ENDURING UNDERSTANDING

MKT-4
Although equilibria are stable, an economy can move from one equilibrium to another if market conditions change.

LEARNING OBJECTIVE ESSENTIAL KNOWLEDGE
  • MKT-4.A
    a. Define (using graphs as appropriate) market equilibrium, consumer surplus, and producer surplus.
    b. Explain (using graphs as appropriate) how equilibrium price, quantity, consumer surplus, and producer surplus for a good or service are determined.

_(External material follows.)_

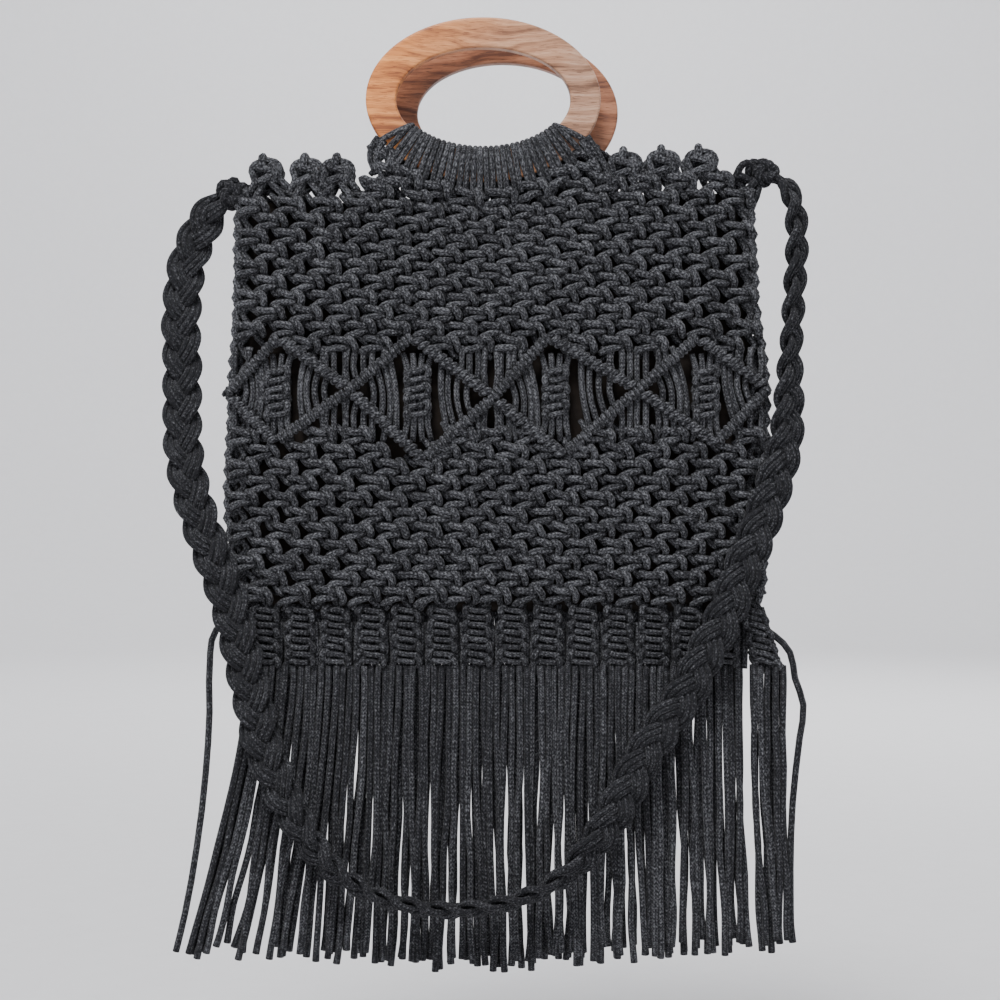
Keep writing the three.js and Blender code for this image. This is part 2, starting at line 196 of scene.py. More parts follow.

    c. Calculate (using data from a graph or table as appropriate) areas of consumer surplus and producer surplus at equilibrium.
ESSENTIAL KNOWLEDGE
  • MKT-4.A.1
    The supply-demand model is a tool for understanding what factors influence prices and quantities and why prices and quantities might differ across markets or change over time.
  • MKT-4.A.2
    In a perfectly competitive market, equilibrium is achieved (and markets clear with no shortages or surpluses) when the price of a good or service brings the quantity supplied and quantity demanded into balance, in the sense that buyers wish to purchase the same quantity that sellers wish to provide.
  • MKT-4.A.3
    Equilibrium price provides information to economic decision-makers to guide resource allocation.
  • MKT-4.A.4
    Economists use consumer surplus and producer surplus to measure the benefits markets create to buyers and sellers and understand market efficiency.
  • MKT-4.A.5
    Market equilibrium maximizes total economic surplus in the absence of market failures, meaning that perfectly competitive markets are efficient.